Source data:
※
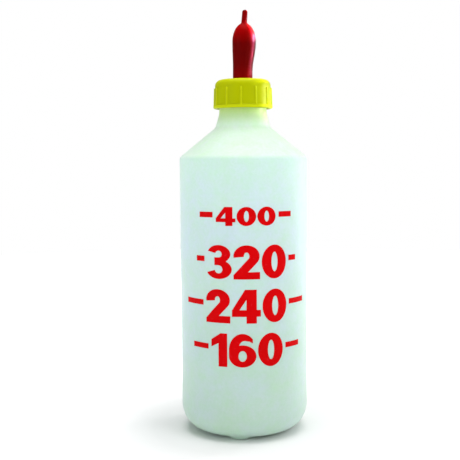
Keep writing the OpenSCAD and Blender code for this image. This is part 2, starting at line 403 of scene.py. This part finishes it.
def make_scale():
    """The scale as a thin closed film of ink that follows the bottle's uneven wall."""
    mesh = bmesh.new()
    for shape in scale_shapes():
        edges = []
        for outline in shape:
            verts = [mesh.verts.new((x, z, 0)) for x, z in outline]
            edges += [mesh.edges.new(pair) for pair in zip(verts, verts[1:] + verts[:1])]
        bmesh.ops.triangle_fill(mesh, edges=edges, use_beauty=True)
    for axis in (0, 1):  # cut into a grid, so that the film can bend round the bottle
        low = min(v.co[axis] for v in mesh.verts)
        high = max(v.co[axis] for v in mesh.verts)
        across = Vector((1 - axis, axis, 0))
        for k in range(1, math.ceil((high - low) / INK_GRID)):
            everything = mesh.verts[:] + mesh.edges[:] + mesh.faces[:]
            place = across * (low + k * INK_GRID)
            bmesh.ops.bisect_plane(mesh, geom=everything, plane_co=place, plane_no=across)
    made = bmesh.ops.extrude_face_region(mesh, geom=mesh.faces[:], use_keep_orig=True)
    raised = {v for v in made["geom"] if isinstance(v, bmesh.types.BMVert)}
    for v in mesh.verts:
        level = INK_PROUD if v in raised else -INK_SUNK
        v.co = bottle_shape(v.co.x / BODY_R - math.pi / 2, BODY_R + level, v.co.y)
    bmesh.ops.recalc_face_normals(mesh, faces=mesh.faces)
    piece = finished("printed_scale", mesh)
    piece.data.shade_smooth()
    piece.data.set_sharp_from_angle(angle=math.radians(35))
    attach(piece, "bottle")
    return piece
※
Exercise:
Reproduce the material precisely, including every line.

Output:
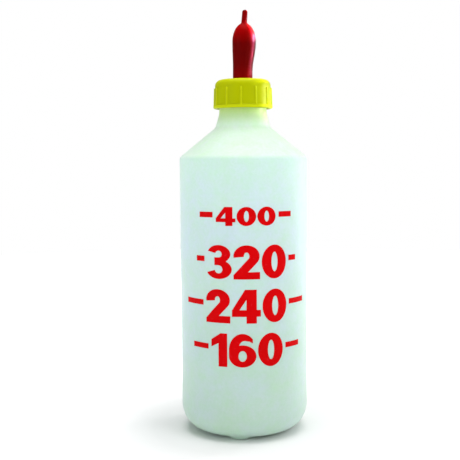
Keep writing the OpenSCAD and Blender code for this image. This is part 2, starting at line 403 of scene.py. This part finishes it.
def make_scale():
    """The scale as a thin closed film of ink that follows the bottle's uneven wall."""
    mesh = bmesh.new()
    for shape in scale_shapes():
        edges = []
        for outline in shape:
            verts = [mesh.verts.new((x, z, 0)) for x, z in outline]
            edges += [mesh.edges.new(pair) for pair in zip(verts, verts[1:] + verts[:1])]
        bmesh.ops.triangle_fill(mesh, edges=edges, use_beauty=True)
    for axis in (0, 1):  # cut into a grid, so that the film can bend round the bottle
        low = min(v.co[axis] for v in mesh.verts)
        high = max(v.co[axis] for v in mesh.verts)
        across = Vector((1 - axis, axis, 0))
        for k in range(1, math.ceil((high - low) / INK_GRID)):
            everything = mesh.verts[:] + mesh.edges[:] + mesh.faces[:]
            place = across * (low + k * INK_GRID)
            bmesh.ops.bisect_plane(mesh, geom=everything, plane_co=place, plane_no=across)
    made = bmesh.ops.extrude_face_region(mesh, geom=mesh.faces[:], use_keep_orig=True)
    raised = {v for v in made["geom"] if isinstance(v, bmesh.types.BMVert)}
    for v in mesh.verts:
        level = INK_PROUD if v in raised else -INK_SUNK
        v.co = bottle_shape(v.co.x / BODY_R - math.pi / 2, BODY_R + level, v.co.y)
    bmesh.ops.recalc_face_normals(mesh, faces=mesh.faces)
    piece = finished("printed_scale", mesh)
    piece.data.shade_smooth()
    piece.data.set_sharp_from_angle(angle=math.radians(35))
    attach(piece, "bottle")
    return piece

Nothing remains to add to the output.